--- begin ---

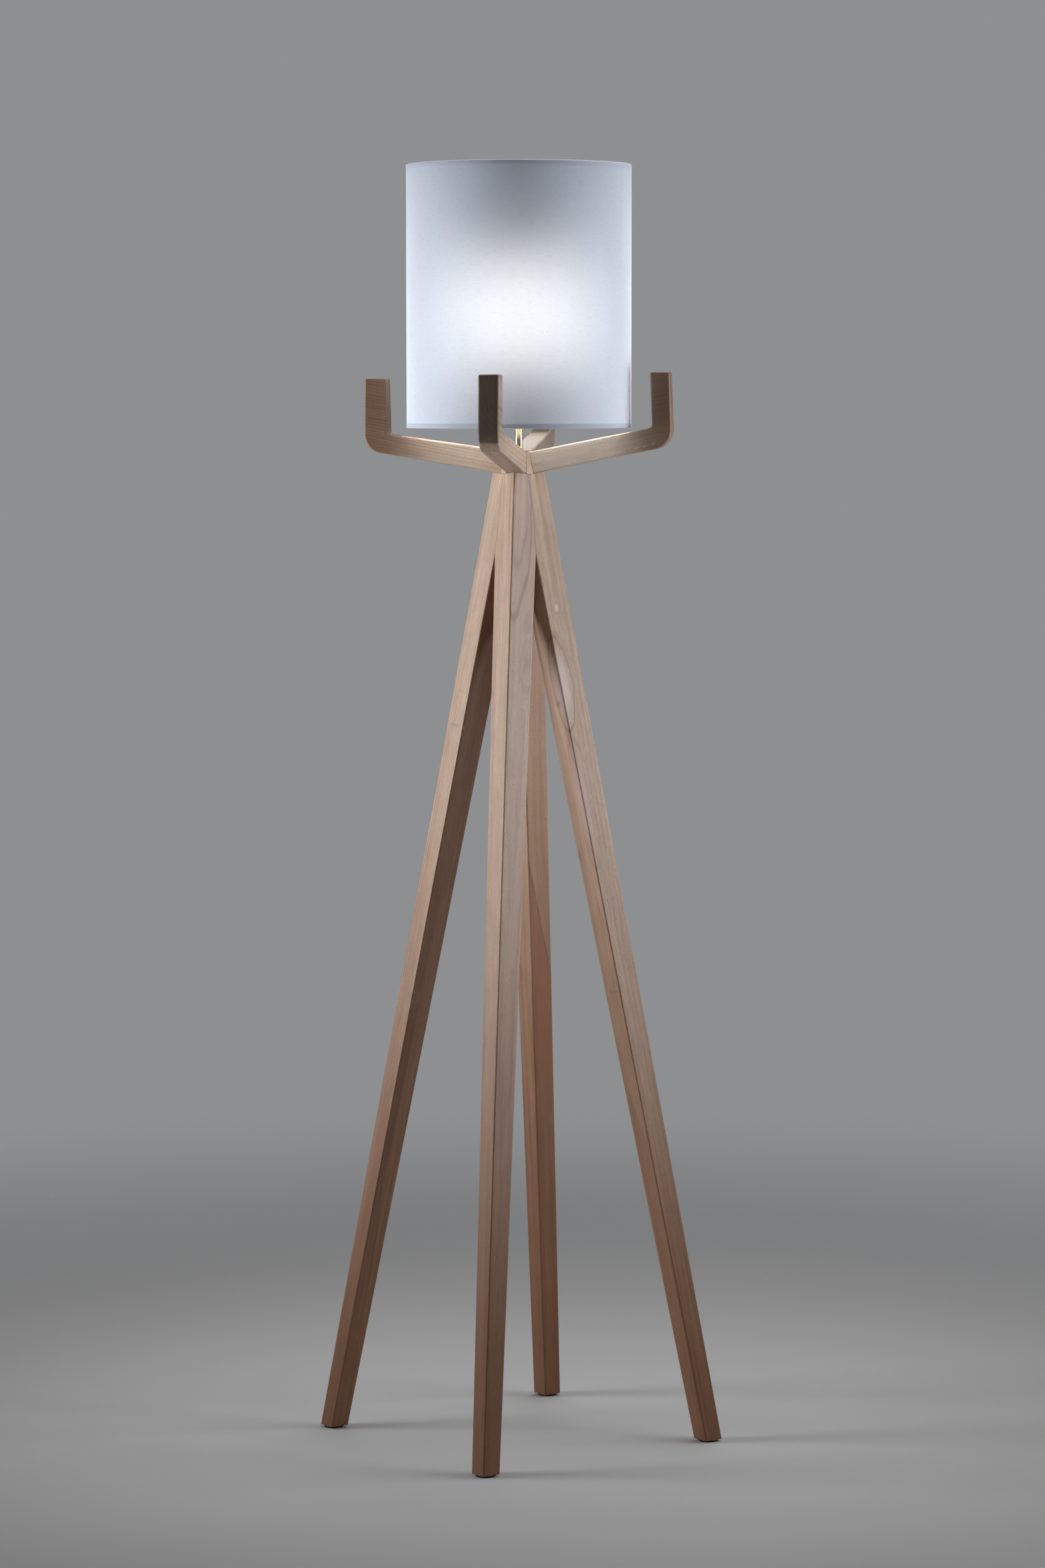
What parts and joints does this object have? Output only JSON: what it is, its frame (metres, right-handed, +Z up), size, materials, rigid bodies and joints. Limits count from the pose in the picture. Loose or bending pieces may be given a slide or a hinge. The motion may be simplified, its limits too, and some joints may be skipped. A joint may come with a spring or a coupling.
{
  "type": "floor lamp",
  "caption": "Floor lamp with splayed wooden legs, elbowed arms round a white fabric drum shade, a brass stem, a lampholder and a bulb.",
  "frame": {"origin": "on the floor, on the lamp's upright axis", "axes": "+Z up the stem, +X towards the right leg, -Y towards the front leg"},
  "size_m": [0.5498, 0.5498, 1.703],
  "materials": {
    "wood": "satin, straight grained, clear lacquer",
    "dowel_wood": "fluted beech, unfinished",
    "rubber": "matt black",
    "brass": "polished",
    "bulb_cap_metal": "bright rolled thread",
    "steel": "zinc plated",
    "holder_plastic": "white, semi-matt",
    "porcelain": "white glaze",
    "opal_glass": "white, frosted inside",
    "bulb_stem_glass": "clear",
    "insulator": "black, glossy",
    "shade_cotton": "plain-woven white cotton with slubs",
    "shade_lining": "white translucent lining film",
    "white_wire": "white enamel"
  },
  "bodies": {
    "stand": {"leg_front": "wood", "leg_right": "wood", "leg_back": "wood", "leg_left": "wood", "arm_front": "wood", "arm_right": "wood", "arm_back": "wood", "arm_left": "wood", "hub": "wood", "foot_pad_front": "rubber", "foot_pad_right": "rubber", "foot_pad_back": "rubber", "foot_pad_left": "rubber", "arm_dowel_front_lower": "dowel_wood", "arm_dowel_front_upper": "dowel_wood", "arm_dowel_right_lower": "dowel_wood", "arm_dowel_right_upper": "dowel_wood", "arm_dowel_back_lower": "dowel_wood", "arm_dowel_back_upper": "dowel_wood", "arm_dowel_left_lower": "dowel_wood", "arm_dowel_left_upper": "dowel_wood", "mitre_dowel_front": "dowel_wood", "mitre_dowel_right": "dowel_wood", "mitre_dowel_back": "dowel_wood", "mitre_dowel_left": "dowel_wood", "stem_tube": "brass", "stem_top_washer": "steel", "stem_top_nut": "brass", "stem_bottom_washer": "steel", "stem_bottom_nut": "brass", "cord_bushing": "rubber", "holder_cap": "holder_plastic", "holder_grub_screw": "steel", "holder_core": "porcelain", "holder_skirt": "holder_plastic", "holder_screw_shell": "brass", "holder_centre_contact": "brass", "terminal_screw_live": "brass", "terminal_screw_neutral": "brass"},
    "shade": {"shade_fabric": "shade_cotton", "shade_liner": "shade_lining", "shade_top_hoop": "white_wire", "shade_bottom_hoop": "white_wire", "shade_fitter_ring": "white_wire", "shade_spoke_1": "white_wire", "shade_spoke_2": "white_wire", "shade_spoke_3": "white_wire"},
    "shade_ring": {"shade_ring": "holder_plastic"},
    "bulb": {"bulb_glass": "opal_glass", "bulb_mount": "bulb_stem_glass", "bulb_filament": "steel", "bulb_cap": "bulb_cap_metal", "bulb_insulator": "insulator", "bulb_tip": "steel"}
  },
  "joints": [
    {"name": "shade_turn", "type": "hinge", "parent": "stand", "child": "shade", "pos_m": [0, 0, 1.4338], "axis": [0, 0, 1], "continuous": true},
    {"name": "shade_ring_turn", "type": "hinge", "parent": "stand", "child": "shade_ring", "pos_m": [0, 0, 1.4395], "axis": [0, 0, 1], "range_deg": [0, 2340]},
    {"name": "bulb_turn", "type": "hinge", "parent": "stand", "child": "bulb", "pos_m": [0, 0, 1.45], "axis": [0, 0, 1], "range_deg": [0, 1620]}
  ]
}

--- end ---

=== Written exercise ===
Copy out the whole listing exactly; please set it all down.

=== Answer ===
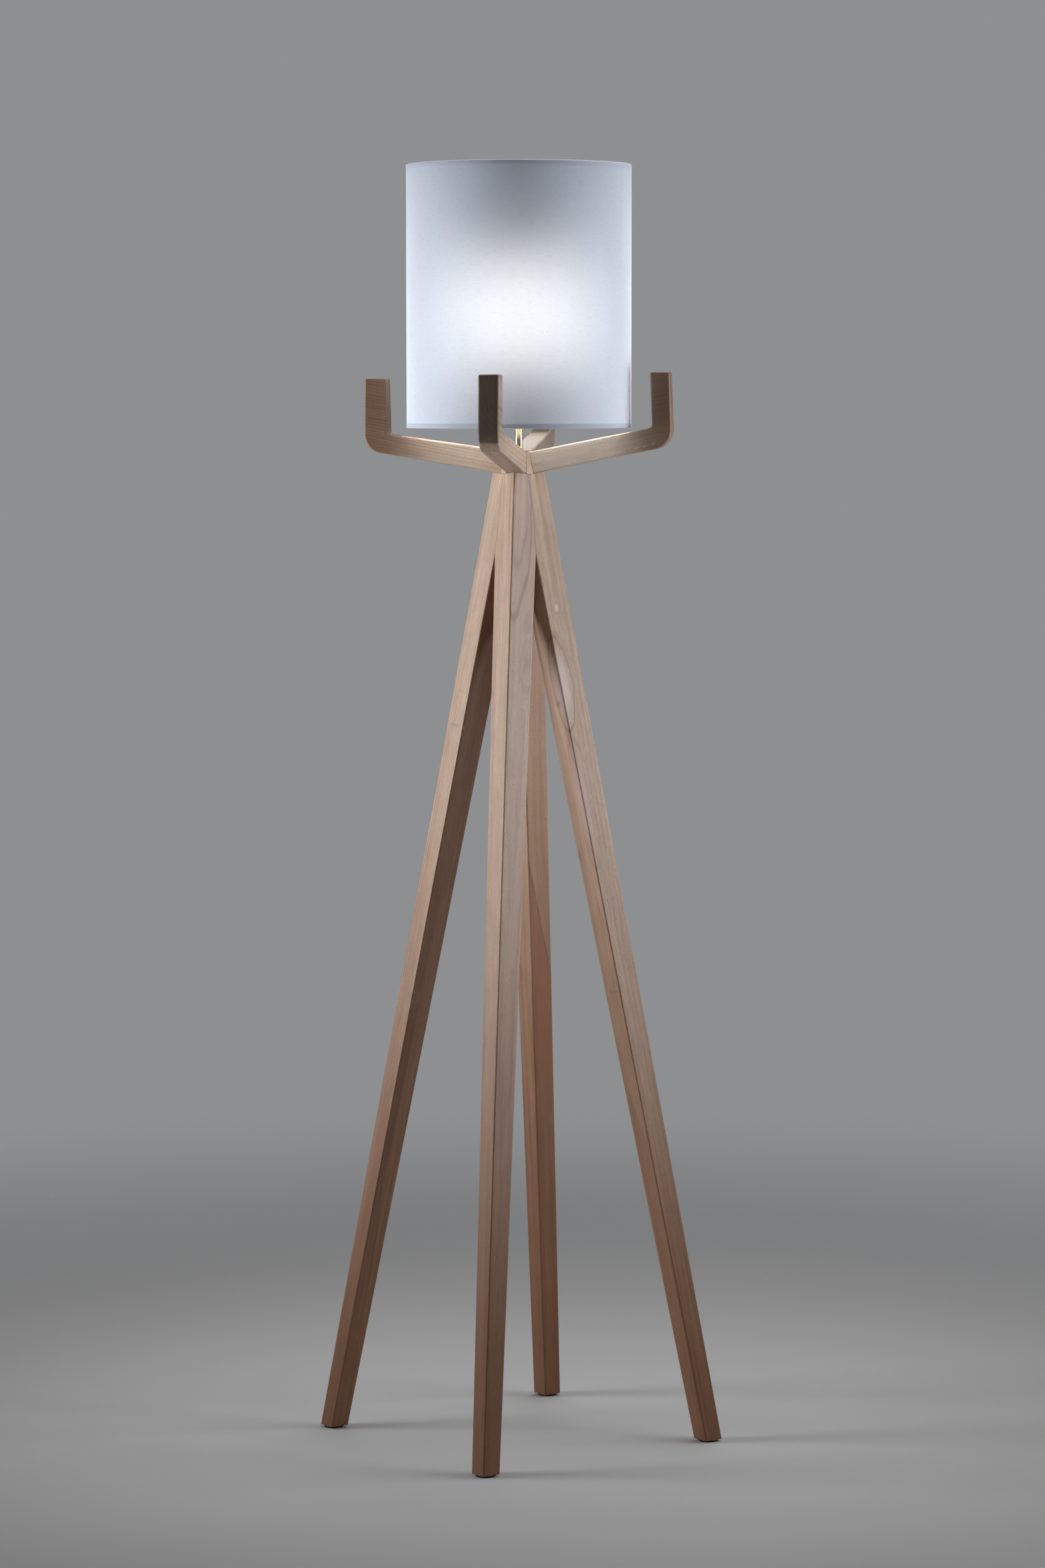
What parts and joints does this object have? Output only JSON: what it is, its frame (metres, right-handed, +Z up), size, materials, rigid bodies and joints. Limits count from the pose in the picture. Loose or bending pieces may be given a slide or a hinge. The motion may be simplified, its limits too, and some joints may be skipped. A joint may come with a spring or a coupling.
{
  "type": "floor lamp",
  "caption": "Floor lamp with splayed wooden legs, elbowed arms round a white fabric drum shade, a brass stem, a lampholder and a bulb.",
  "frame": {"origin": "on the floor, on the lamp's upright axis", "axes": "+Z up the stem, +X towards the right leg, -Y towards the front leg"},
  "size_m": [0.5498, 0.5498, 1.703],
  "materials": {
    "wood": "satin, straight grained, clear lacquer",
    "dowel_wood": "fluted beech, unfinished",
    "rubber": "matt black",
    "brass": "polished",
    "bulb_cap_metal": "bright rolled thread",
    "steel": "zinc plated",
    "holder_plastic": "white, semi-matt",
    "porcelain": "white glaze",
    "opal_glass": "white, frosted inside",
    "bulb_stem_glass": "clear",
    "insulator": "black, glossy",
    "shade_cotton": "plain-woven white cotton with slubs",
    "shade_lining": "white translucent lining film",
    "white_wire": "white enamel"
  },
  "bodies": {
    "stand": {"leg_front": "wood", "leg_right": "wood", "leg_back": "wood", "leg_left": "wood", "arm_front": "wood", "arm_right": "wood", "arm_back": "wood", "arm_left": "wood", "hub": "wood", "foot_pad_front": "rubber", "foot_pad_right": "rubber", "foot_pad_back": "rubber", "foot_pad_left": "rubber", "arm_dowel_front_lower": "dowel_wood", "arm_dowel_front_upper": "dowel_wood", "arm_dowel_right_lower": "dowel_wood", "arm_dowel_right_upper": "dowel_wood", "arm_dowel_back_lower": "dowel_wood", "arm_dowel_back_upper": "dowel_wood", "arm_dowel_left_lower": "dowel_wood", "arm_dowel_left_upper": "dowel_wood", "mitre_dowel_front": "dowel_wood", "mitre_dowel_right": "dowel_wood", "mitre_dowel_back": "dowel_wood", "mitre_dowel_left": "dowel_wood", "stem_tube": "brass", "stem_top_washer": "steel", "stem_top_nut": "brass", "stem_bottom_washer": "steel", "stem_bottom_nut": "brass", "cord_bushing": "rubber", "holder_cap": "holder_plastic", "holder_grub_screw": "steel", "holder_core": "porcelain", "holder_skirt": "holder_plastic", "holder_screw_shell": "brass", "holder_centre_contact": "brass", "terminal_screw_live": "brass", "terminal_screw_neutral": "brass"},
    "shade": {"shade_fabric": "shade_cotton", "shade_liner": "shade_lining", "shade_top_hoop": "white_wire", "shade_bottom_hoop": "white_wire", "shade_fitter_ring": "white_wire", "shade_spoke_1": "white_wire", "shade_spoke_2": "white_wire", "shade_spoke_3": "white_wire"},
    "shade_ring": {"shade_ring": "holder_plastic"},
    "bulb": {"bulb_glass": "opal_glass", "bulb_mount": "bulb_stem_glass", "bulb_filament": "steel", "bulb_cap": "bulb_cap_metal", "bulb_insulator": "insulator", "bulb_tip": "steel"}
  },
  "joints": [
    {"name": "shade_turn", "type": "hinge", "parent": "stand", "child": "shade", "pos_m": [0, 0, 1.4338], "axis": [0, 0, 1], "continuous": true},
    {"name": "shade_ring_turn", "type": "hinge", "parent": "stand", "child": "shade_ring", "pos_m": [0, 0, 1.4395], "axis": [0, 0, 1], "range_deg": [0, 2340]},
    {"name": "bulb_turn", "type": "hinge", "parent": "stand", "child": "bulb", "pos_m": [0, 0, 1.45], "axis": [0, 0, 1], "range_deg": [0, 1620]}
  ]
}